Amnon Jacob Suissa prodigue quelques conseils préventifs pour contrer la cyberaddiction chez nos enfants:

– Mettre les outils technologiques dans une pièce commune pour faciliter davantage les interactions de nos enfants avec leur entourage.

– Tracer des limites, en encourageant nos enfants à fréquenter plus souvent leurs amis et leurs proches.

-Des limites raisonnables à l’usage des technologies numériques sont préférables à une utilisation abusive de celles-ci. Tôt ou tard, le jeune apprendra à s’autoréguler.

“Un usage sans support de sens et de rituel n’est pas un bon indice d’équilibre”, souligne Amnon Jacob Suissa.

– Votre enfant est en ligne. Il ne faut pas paniquer.

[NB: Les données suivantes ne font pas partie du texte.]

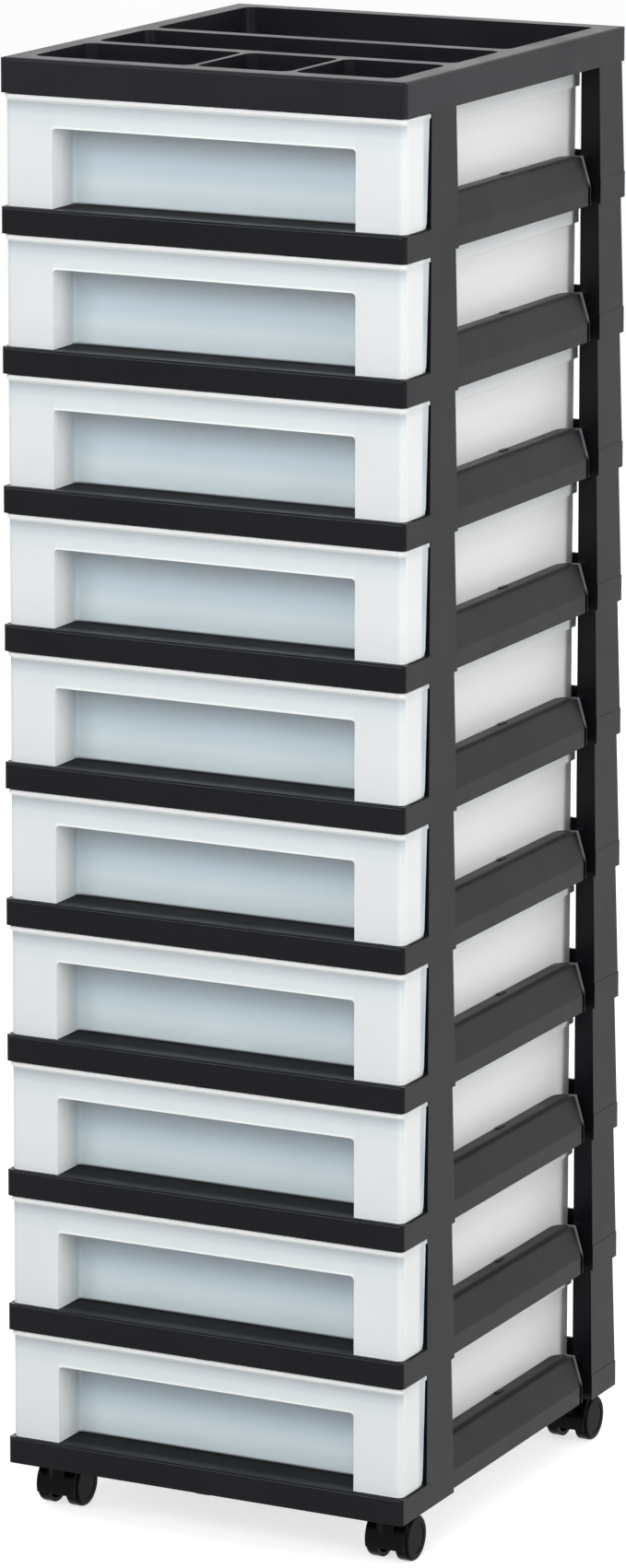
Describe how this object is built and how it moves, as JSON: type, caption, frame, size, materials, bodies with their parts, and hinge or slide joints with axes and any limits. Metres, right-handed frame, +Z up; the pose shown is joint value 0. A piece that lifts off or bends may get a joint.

“Les relations en ligne font partie intégrante du développement psychosocial des jeunes générations d’aujourd’hui”, rappelle Amnon Jacob Suissa.

– S’assurer de partager les repas avec vos enfants et de faire des activités ensemble…

Sommes-nous impuissants face à ce phénomène technosocial qu’est la cyberdépendance?

“Non et oui, répond Amnon Jacob Suissa. Non, parce que nous pouvons être proactifs et agir en amont. Par exemple, des citoyens préfèrent payer un abonnement mensuel à Facebook plutôt que d’agir comme relais/marchandise pour ce réseau soi-disant gratuit. Oui, car il ne faut pas être naïf. Aujourd’hui, Google et les géants du Web connaissent plus de choses sur nous que divers gouvernements. Ces fameux “cookies” auxquels nous disons oui constituent la matière première qui détecte et enregistre nos données personnelles. Ils nous espionnent et nous catégorisent en vue de cibler nos profils personnels d’achat et nos comportements les plus intimes. Comme citoyens numériques, sommes-nous devenus des pions échangeables entre les géants du Web? Enfin, il faut souligner que si les avantages dépassent largement les inconvénients, il faut demeurer alerte et vigilant car comme le dit la devise: “Savoir plus, c’est risquer moins”.